Marathon Camp Lesson #12 … “With malice toward none, with charity for all, with firmness in the right as God gives us to see the right, let us strive on to finish the work we are in, to bind up the nation’s wounds, to care for him who shall have borne the battle and for his widow and his orphan, to do all which may achieve and cherish a just and lasting peace among ourselves and with all nations.” Mr. Lincoln said that.
Marathon Camp Lesson #12.5 … It was raining when he said it. It had been raining for weeks. It was raining today when I went to “the Linc”. K. Newsome, the security guy told me he didn’t mind the rain. “It’s the Lincoln Memorial.” he said in explanation. Made sense to me.
Marathon Camp Lesson #12.75 … The rain drifts across the Wall. I walk the length of it. And back. A younger guy, Marine Corps fit, is checking names. He stops for a while in front of Panel E-24. August 1967. I was 21. As I leave, he is looking up something in the book. Father? Brother? It was raining years ago in March of ’68 when I left home for good. Went north. Stayed north for a long time.
Marathon Camp lesson 13.1…Came home 10 years ago to a hot and dusty place. Stayed for several years. When it got hard to stay clean I hunkered down and weathered the storms. I had a lot of help from my friends. Why is this lesson numbered 13.1 pointing, as it does, to the distance of the poorly named half marathon event? Because my journey has only half begun, despite whatever the chronological clock may say. I came home, put in my time, moved back to this place of big weather and ancient trees, fixin’ to begin again. And like the marathon, if you don’t make the starting line, you don’t run the race. I’m in it now and speaking just for me, I am damned glad I made it.
November 19, 2010
It was raining a year ago, it is raining today. You can go home again despite what Thomas Wolfe, an excellent writer, said all those years ago in an important novel about being an artist in the world. In fact, it turns out, you must go home again. I said that. ( It occurs to me that Bobbie Ann Mason, author of In Country, may have also said that.)
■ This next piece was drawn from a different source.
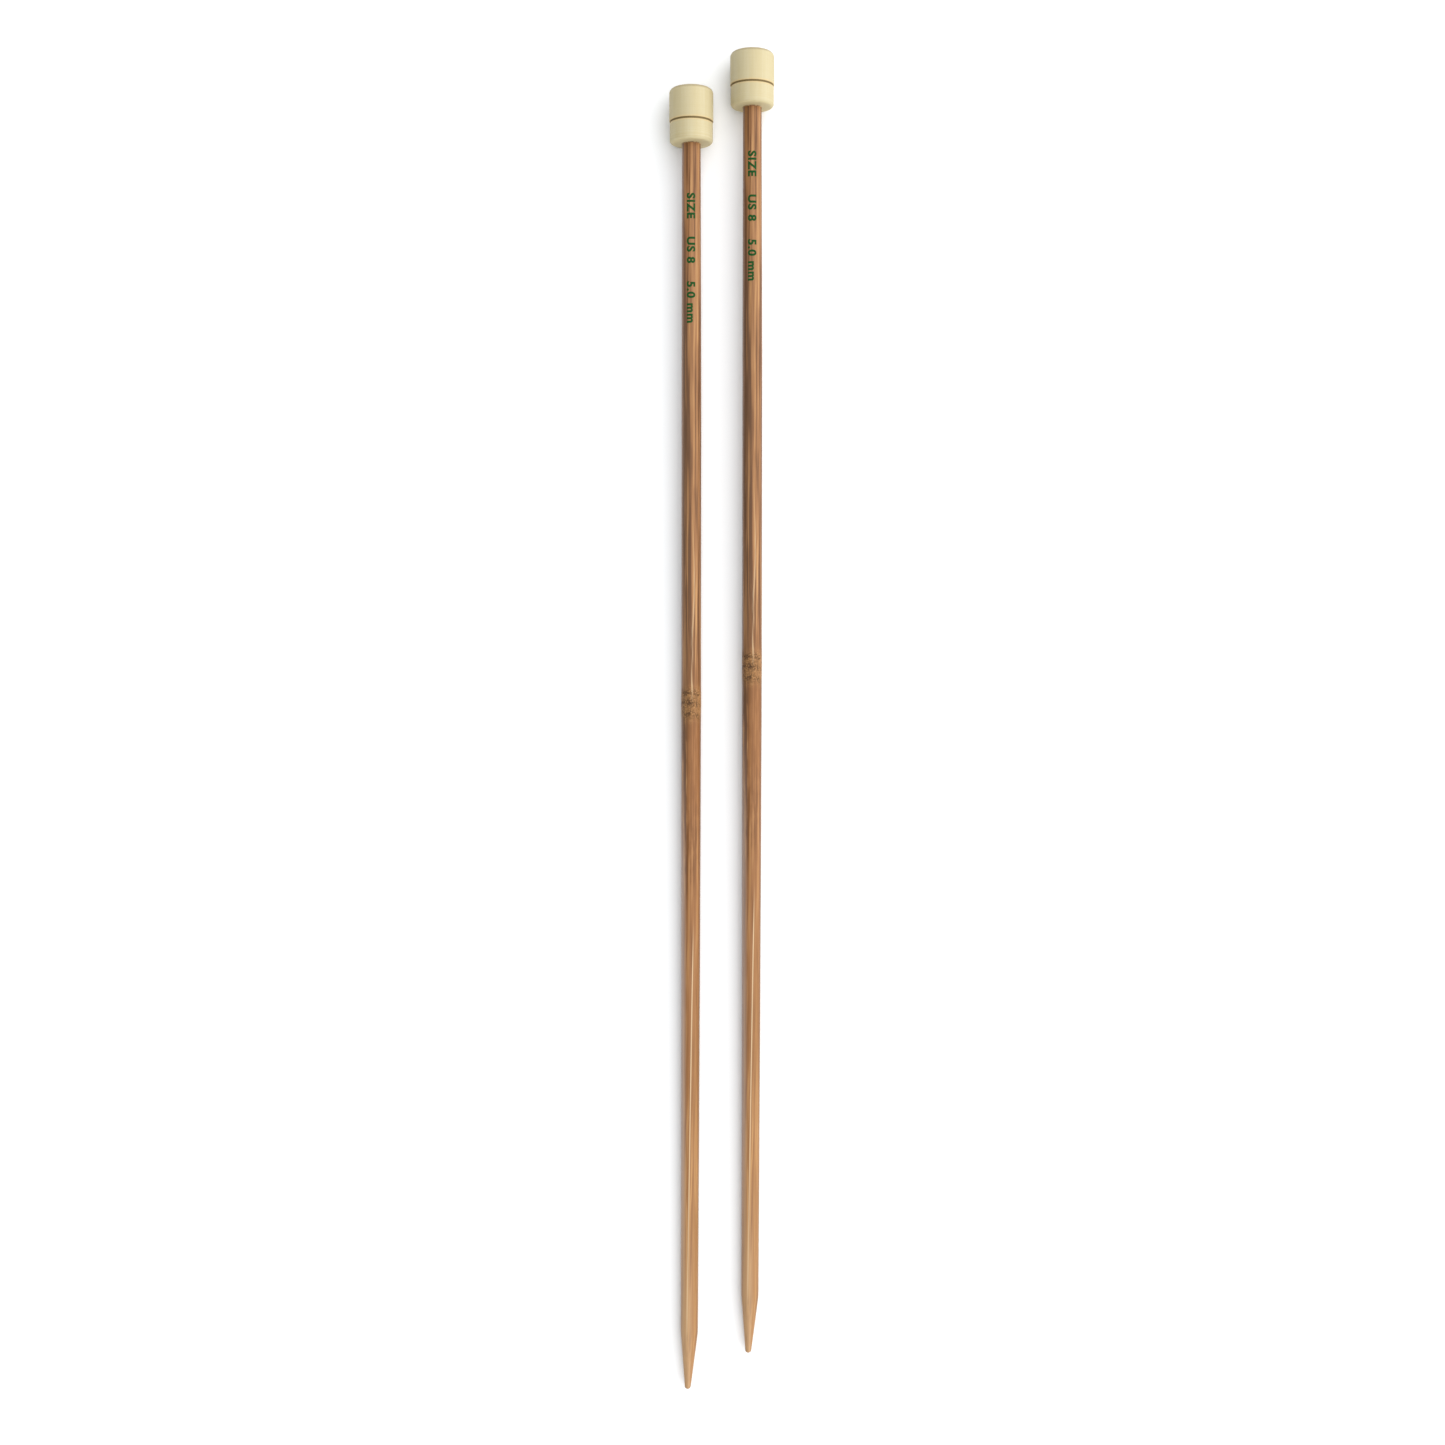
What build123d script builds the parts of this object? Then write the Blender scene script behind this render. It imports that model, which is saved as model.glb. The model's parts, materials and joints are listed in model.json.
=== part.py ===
from build123d import *
import math
import os

# A pair of straight single-pointed bamboo knitting needles, lying side by side on a table.
# Frame: +X to the right, +Y towards the knobs, +Z up. Origin: bottom centre of the pair's box.
# Each needle is first made upright, with its point at the origin and its axis along +Z, and then laid down.
# Along a needle, every station is a distance from the tip of its point. Millimetres and degrees.

# the pair
NEEDLE_LENGTH = 330.0
NEEDLE_SPACING = 15.4
RIGHT_NEEDLE_ADVANCE = 9.25

# shaft
GAUGE_RADIUS = 2.50
GAUGE_START = 165.0
GAUGE_END = 255.0
NECK_RADIUS = 2.36
POINT_LENGTH = 14.5
POINT_HALF_ANGLE = 5.8
POINT_END_RADIUS = 0.78
SHOULDER_BLEND_RADIUS = 25.0

# knob
KNOB_HEIGHT = 13.8
KNOB_UPPER_RADIUS = 5.57
KNOB_LOWER_RADIUS = 5.45
KNOB_TOP_ROUND = 1.25
KNOB_BOTTOM_ROUND = 0.85
GROOVE_BELOW_TOP = 8.5
GROOVE_WIDTH = 0.45
GROOVE_DEPTH = 0.4

# glued joint between shaft and knob
TENON_RADIUS = 2.30
TENON_LENGTH = 9.0
GLUE_THICKNESS = 0.10

KNOB_UNDERSIDE = NEEDLE_LENGTH - KNOB_HEIGHT
GROOVE_STATION = NEEDLE_LENGTH - GROOVE_BELOW_TOP
GROOVE_END = GROOVE_STATION + GROOVE_WIDTH / 2
TENON_END = KNOB_UNDERSIDE + TENON_LENGTH
BORE_RADIUS = TENON_RADIUS + GLUE_THICKNESS
BORE_END = TENON_END + GLUE_THICKNESS


def cosine(angle):
    return math.cos(math.radians(angle))


def sine(angle):
    return math.sin(math.radians(angle))


def tangent(angle):
    return math.tan(math.radians(angle))


def turned(outline):
    """A solid of revolution about the needle's axis, from the closed edges of its half section."""
    return revolve(make_face(outline), axis=Axis.Z)


def at(radius, station):
    """A point of the half section."""
    return (radius, 0, station)


# The point is a cone that ends in a small ball. Where the cone would meet the shaft's taper is the shoulder.
CONE_START_RADIUS = POINT_END_RADIUS * cosine(POINT_HALF_ANGLE)
CONE_START = POINT_END_RADIUS * (1 - sine(POINT_HALF_ANGLE))
SHOULDER_RADIUS = CONE_START_RADIUS + (POINT_LENGTH - CONE_START) * tangent(POINT_HALF_ANGLE)
TAPER_ANGLE = math.degrees(math.atan2(GAUGE_RADIUS - SHOULDER_RADIUS, GAUGE_START - POINT_LENGTH))

# The shoulder is blended by an arc that touches the cone and the taper. Its centre lies across the axis.
MEAN_ANGLE = (POINT_HALF_ANGLE + TAPER_ANGLE) / 2
BLEND_CENTRE_DISTANCE = SHOULDER_BLEND_RADIUS / cosine(POINT_HALF_ANGLE - MEAN_ANGLE)
BLEND_CENTRE_RADIUS = SHOULDER_RADIUS - BLEND_CENTRE_DISTANCE * cosine(MEAN_ANGLE)
BLEND_CENTRE_STATION = POINT_LENGTH + BLEND_CENTRE_DISTANCE * sine(MEAN_ANGLE)


def on_ball(angle):
    """The point of the ball at the tip whose tangent makes this angle with the needle's axis."""
    return at(POINT_END_RADIUS * cosine(angle), POINT_END_RADIUS * (1 - sine(angle)))


def on_shoulder(angle):
    """The point of the shoulder's blend whose tangent makes this angle with the needle's axis."""
    radius = BLEND_CENTRE_RADIUS + SHOULDER_BLEND_RADIUS * cosine(angle)
    return at(radius, BLEND_CENTRE_STATION - SHOULDER_BLEND_RADIUS * sine(angle))


def shaft():
    """The bamboo rod: pointed end, long taper, gauge cylinder, slimmer neck and the tenon for the knob."""
    ball = ThreePointArc(on_ball(90), on_ball((90 + POINT_HALF_ANGLE) / 2), on_ball(POINT_HALF_ANGLE))
    cone = Line(on_ball(POINT_HALF_ANGLE), on_shoulder(POINT_HALF_ANGLE))
    shoulder = ThreePointArc(
        on_shoulder(POINT_HALF_ANGLE), on_shoulder(MEAN_ANGLE), on_shoulder(TAPER_ANGLE)
    )
    rest = Polyline(
        on_shoulder(TAPER_ANGLE),
        at(GAUGE_RADIUS, GAUGE_START),
        at(GAUGE_RADIUS, GAUGE_END),
        at(NECK_RADIUS, KNOB_UNDERSIDE),
        at(TENON_RADIUS, KNOB_UNDERSIDE),
        at(TENON_RADIUS, TENON_END),
        at(0, TENON_END),
        on_ball(90),
    )
    return turned([ball, cone, shoulder, rest])


def knob():
    """The turned wooden knob: two drums of slightly different size, with a round-bottomed groove between."""
    outer = Polyline(
        at(0, KNOB_UNDERSIDE),
        at(KNOB_LOWER_RADIUS, KNOB_UNDERSIDE),
        at(KNOB_LOWER_RADIUS, GROOVE_STATION),
        at(KNOB_UPPER_RADIUS, GROOVE_STATION),
        at(KNOB_UPPER_RADIUS, NEEDLE_LENGTH),
        at(0, NEEDLE_LENGTH),
        close=True,
    )
    body = turned(outer)
    rims = body.edges().filter_by(GeomType.CIRCLE).sort_by(Axis.Z)
    body = fillet(rims[-1], KNOB_TOP_ROUND)
    body = fillet(body.edges().filter_by(GeomType.CIRCLE).sort_by(Axis.Z)[0], KNOB_BOTTOM_ROUND)
    return body - groove() - bore()


def groove():
    """The ring that is cut out of the knob: straight sides and a half-round floor."""
    mouth_radius = KNOB_UPPER_RADIUS + GROOVE_DEPTH
    floor_radius = KNOB_UPPER_RADIUS - GROOVE_DEPTH
    side_end = floor_radius + GROOVE_WIDTH / 2
    low = GROOVE_STATION - GROOVE_WIDTH / 2
    floor = ThreePointArc(at(side_end, low), at(floor_radius, GROOVE_STATION), at(side_end, GROOVE_END))
    sides = Polyline(
        at(side_end, GROOVE_END),
        at(mouth_radius, GROOVE_END),
        at(mouth_radius, low),
        at(side_end, low),
    )
    return turned([floor, sides])


def bore():
    """The blind hole in the knob's underside that takes the tenon."""
    depth = BORE_END - KNOB_UNDERSIDE
    return Pos(0, 0, KNOB_UNDERSIDE) * extrude(Circle(BORE_RADIUS), depth)


def glue():
    """The film of cured glue, a thin cup that fills the gap between the tenon and the bore."""
    tenon = Pos(0, 0, KNOB_UNDERSIDE) * extrude(Circle(TENON_RADIUS), TENON_LENGTH)
    return bore() - tenon


def lying_tilt():
    """The slope of a needle that rests on the knob's largest drum and on the shoulder of its point.

    The table's line touches the blend of the shoulder and the corner of the drum beside the groove.
    """
    across = KNOB_UPPER_RADIUS - BLEND_CENTRE_RADIUS
    along = GROOVE_END - BLEND_CENTRE_STATION
    touching = math.degrees(math.acos(SHOULDER_BLEND_RADIUS / math.hypot(across, along)))
    return touching - math.degrees(math.atan2(along, across))


TILT = lying_tilt()
TIP_HEIGHT = KNOB_UPPER_RADIUS * cosine(TILT) - GROOVE_END * sine(TILT)


def lying(x, y):
    """The place of a needle that lies with its tip at x and y and its knob towards +Y."""
    return Location((x, y, TIP_HEIGHT), (TILT - 90, 0, 0))


def lay_out():
    """Both needles on the table, as a dictionary from node name to solid, centred on the pair's box."""
    places = {
        "left": lying(-NEEDLE_SPACING / 2, 0),
        "right": lying(NEEDLE_SPACING / 2, RIGHT_NEEDLE_ADVANCE),
    }
    makers = {"shaft": shaft, "knob": knob, "glue": glue}
    nodes = {}
    for side, place in places.items():
        for name, make in makers.items():
            nodes[f"{side}_{name}"] = place * make()
    box = Compound(list(nodes.values())).bounding_box()
    to_origin = Pos(-box.center().X, -box.center().Y, -box.min.Z)
    return {name: to_origin * solid for name, solid in nodes.items()}


os.makedirs("parts", exist_ok=True)
for node, solid in lay_out().items():
    export_step(solid, f"parts/{node}.step")
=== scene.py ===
"""Straight bamboo knitting needles with turned wooden knobs, modelled and finished around their CAD frame."""
import json
import math

import bmesh
import bpy
from bpy.props import FloatProperty, FloatVectorProperty, PointerProperty, StringProperty
from mathutils import Matrix, Vector, noise


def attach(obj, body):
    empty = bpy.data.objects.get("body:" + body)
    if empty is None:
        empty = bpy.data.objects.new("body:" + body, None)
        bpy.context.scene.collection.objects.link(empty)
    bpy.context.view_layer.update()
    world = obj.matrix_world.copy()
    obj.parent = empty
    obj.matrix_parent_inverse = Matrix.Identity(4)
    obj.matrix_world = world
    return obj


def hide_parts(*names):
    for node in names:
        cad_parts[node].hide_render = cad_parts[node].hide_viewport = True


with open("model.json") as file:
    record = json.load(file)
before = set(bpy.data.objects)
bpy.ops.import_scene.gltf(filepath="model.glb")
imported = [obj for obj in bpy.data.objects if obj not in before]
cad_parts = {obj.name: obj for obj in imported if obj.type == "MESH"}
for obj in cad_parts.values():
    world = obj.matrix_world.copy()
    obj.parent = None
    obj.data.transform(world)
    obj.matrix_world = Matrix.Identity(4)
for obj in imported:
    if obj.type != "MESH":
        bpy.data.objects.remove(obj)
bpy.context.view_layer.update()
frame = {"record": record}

bl_info = {
    "name": "Straight Knitting Needles",
    "version": (1, 0, 0),
    "blender": (4, 5, 0),
    "location": "3D View > Sidebar > Needles",
    "description": "Turned bamboo knitting needles with wooden knobs, glued joints and printed size marks",
    "category": "Object",
}

MM = 0.001
SIDES = ("left", "right")
MOUNTS = {mount["name"]: mount for mount in frame["record"]["mounts"]}
GAUGE = MOUNTS["left_gauge_shaft"]
KNOB_END = MOUNTS["left_knob_end"]
NEEDLE_LENGTH = 330 * MM
GAUGE_RADIUS = GAUGE["dims"]["r_mm"] * MM
GAUGE_LENGTH = GAUGE["dims"]["length_mm"] * MM
GAUGE_MIDDLE = NEEDLE_LENGTH - (Vector(KNOB_END["pos_m"]) - Vector(GAUGE["pos_m"])).length
# how far the scars of the node reach along the rod, on either side of its middle
NODE_REACH = 6 * MM
# height of a capital letter as a share of the typeface's size
CAP_PER_SIZE = 0.729
# points closer than this count as one
TOUCHING = 0.0005 * MM


def length(name, description, millimetres):
    """A size that the user may change, in metres."""
    return FloatProperty(
        name=name, description=description, default=millimetres * MM, precision=6, unit="LENGTH"
    )


def colour(name, description, red, green, blue):
    """A colour that the user may change, in linear light."""
    return FloatVectorProperty(
        name=name, description=description, default=(red, green, blue), min=0, max=1, subtype="COLOR"
    )


class ShaftSizes(bpy.types.PropertyGroup):
    """The bamboo rod."""

    neck_radius: length("Neck radius", "Radius where the shaft enters the knob", 2.36)
    point_length: length("Point length", "Length of the cone that ends in the tip", 14.5)
    point_end_radius: length("Tip radius", "Radius of the ball at the tip", 0.78)
    point_half_angle: FloatProperty(
        name="Point half angle",
        description="Angle between the cone and the needle's axis",
        default=math.radians(5.8),
        subtype="ANGLE",
    )
    shoulder_blend: length("Shoulder blend", "Radius of the arc between cone and shaft", 25.0)
    tenon_radius: length("Tenon radius", "Radius of the stub inside the knob", 2.30)
    tenon_length: length("Tenon length", "Length of the stub inside the knob", 9.0)
    bow: length("Bow", "How far the middle of the rod stands off a straight line", 0.24)
    point_lean: length("Point lean", "How far the hand-sanded tip is off the axis", 0.36)
    node_station: length("Node station", "Distance from the tip to the bamboo's node", 175.5)
    node_swelling: length("Node swelling", "How far the node stands proud of the shaft", 0.05)
    node_pit_depth: length("Node pit depth", "Depth of the scars at the node", 0.07)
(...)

My father’s birthday came and went yesterday. He would have been 92. I associate the Lincoln Memorial, politics, political compassion , America and moral conscience with him. He tried to teach me that believing in something is crucial to a life of value, that belief is enduring despite changes in focus, that one cannot help others until one can help him/her self, that individual responsibility is the predecessor to the body politic and conscientious social change. In other words, there is a higher morality, go find it, and then live it to the best of your ability. All the rest is conversation. There are many days that I wish I had heard him earlier, that our last years had been less complicated by my addiction and his failing health; that we had spoken of what we knew to be true, that love abides and that I could and would be of value once my personal war was over and won. RIP M. Mickey Lebowitz November 18 1917-October 14, 2000.
This morning, like that of a year ago, I was out in the weather mixing my sweat with the falling rain, a middle ground between the earth and sky, connected by my actions and my dreams to the world of others. I came in, I dried off, I ate something and I sat down to look for the words. This is, after all, the life I have and it’s time to get it right(Mark Twain said something like that).